Thank god my dog begged me for a walk or else I probably would have been insulting people (contestants and artists submitted this season) left and right because I've how upset I am. This is the ONLY time I've ever actually CRIED...yes...CRIED over something ATRL related, and it's the first time since my relationship that I've actually cried over something in public. This is one of the few tournaments I've participated in that I've actually managed to do well in, and last enough to where if I got eliminated, there wouldn't have been much time left in the game anyway. And at the same time, most of the songs I sent in were liked by the people that were part of that season, and even if I sent a song that didn't do as well, I had another big song that round that people really liked that saved me. And last season I did pretty well as well.

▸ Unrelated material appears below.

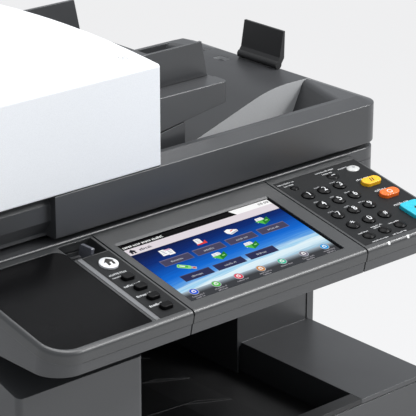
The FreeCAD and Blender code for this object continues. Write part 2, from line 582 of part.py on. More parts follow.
def feeder_lugs():
    """Hinge knuckles of the lid, and the bearings of the roller, table and feed cover."""
    lugs = []
    for centre_x in (-170, 170):
        for side in (-1, 1):
            x0 = centre_x + side * 19.5 - 10
            knuckle = cylinder_x(x0, x0 + 20, *FEEDER_AXIS, 8)
            arm = box(x0, x0 + 20, FEEDER_BACK_Y - 2, FEEDER_AXIS[0], FEEDER_BOTTOM_Z,
                      FEEDER_AXIS[1] + 8)
            bore = cylinder_x(x0 - 1, x0 + 21, *FEEDER_AXIS, PIN_RADIUS + RUNNING_GAP)
            lugs.append(knuckle.fuse(arm).cut(bore))
    for y in (PAPER_CENTRE_Y - 50, PAPER_CENTRE_Y + 44):
        post = box(ROLLER_AXIS[0] - 7, ROLLER_AXIS[0] + 7, y, y + 6, 640, ROLLER_AXIS[1] + 7)
        lugs.append(post.cut(cylinder_y(y - 1, y + 7, *ROLLER_AXIS, 4 + RUNNING_GAP)))
    for y in FEED_COVER_POSTS_Y:
        post = box(FEED_COVER_AXIS[0] - 4, FEED_COVER_AXIS[0] + 5, y, y + 8, 640,
                   FEED_COVER_AXIS[1] + 3)
        pin = cylinder_y(y - 7.5, y + 8, *FEED_COVER_AXIS, PIN_RADIUS)
        lugs.append(post.fuse(pin))
    for y, pin_start in ((TABLE_FRONT_Y - 11.5, 0), (TABLE_BACK_Y + 1.5, -12)):
        post = box(TABLE_AXIS[0] - 6, TABLE_AXIS[0] + 6, y, y + 8, 640, TABLE_AXIS[1] + 4)
        pin = cylinder_y(y + pin_start, y + pin_start + 20, *TABLE_AXIS, PIN_RADIUS)
        lugs.append(post.fuse(pin))
    return lugs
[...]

But I'm one of those competitors that want to do better the next time. Which is why this season I've really wanted to get a #1 song AND place higher than #4 overall and I thought the songs I sent in were really good. But it's like no matter what I sent in this season, it's like I was never good enough and no one really liked my songs enough to place them in their top 3 or top five even, except with Meghan and Selena.
And not to mention, mxtthewdelrey's comments seemed to always punch at my songs, and i never made the Top 10 of his rank...and now that I'm gone...and especially since he threw Kristinia under the bus, I never will. I never even got to see what my highest scoring song was with him, because probably hated about half of my entries. and even with last round, with 12 contestants left, I was still in the bottom two and that hurt.
In addition, it's like you have to have belting/powerhouse vocals this season in order to do well (Katharine, Stacie, Haley) and all the ballads that don't have them just get paid dust or called bland. Not to mention, we also have prezli, who stans for Ashlee Simpson, call the song I sent in by her generic, so it's like I could never impress her either. Or Santaus.
It's like, you need a ballad to survive, but you need apparently a "slaying" one to stay in, and not a "bland" one. Because apparently you won't go Top 2 with something uptempo and it's just....the main reason I love this game is because i get to showcase songs I'm into. So this season really broke my confidence because it's like my taste wasn't good enough

to where I broke down in tears while walking my dog...the ONLY time I've cried over an ATRL related thing.
I've had ANGRY meltdowns, but I've never cried over anything on this site. So for me to do that over this says something.
I mean, I've cheated death before in this game, and I can do it again, but with 25 contestants, and so many judgemental people this season, I've really lost much hope. And it will probably be winter before another season comes around.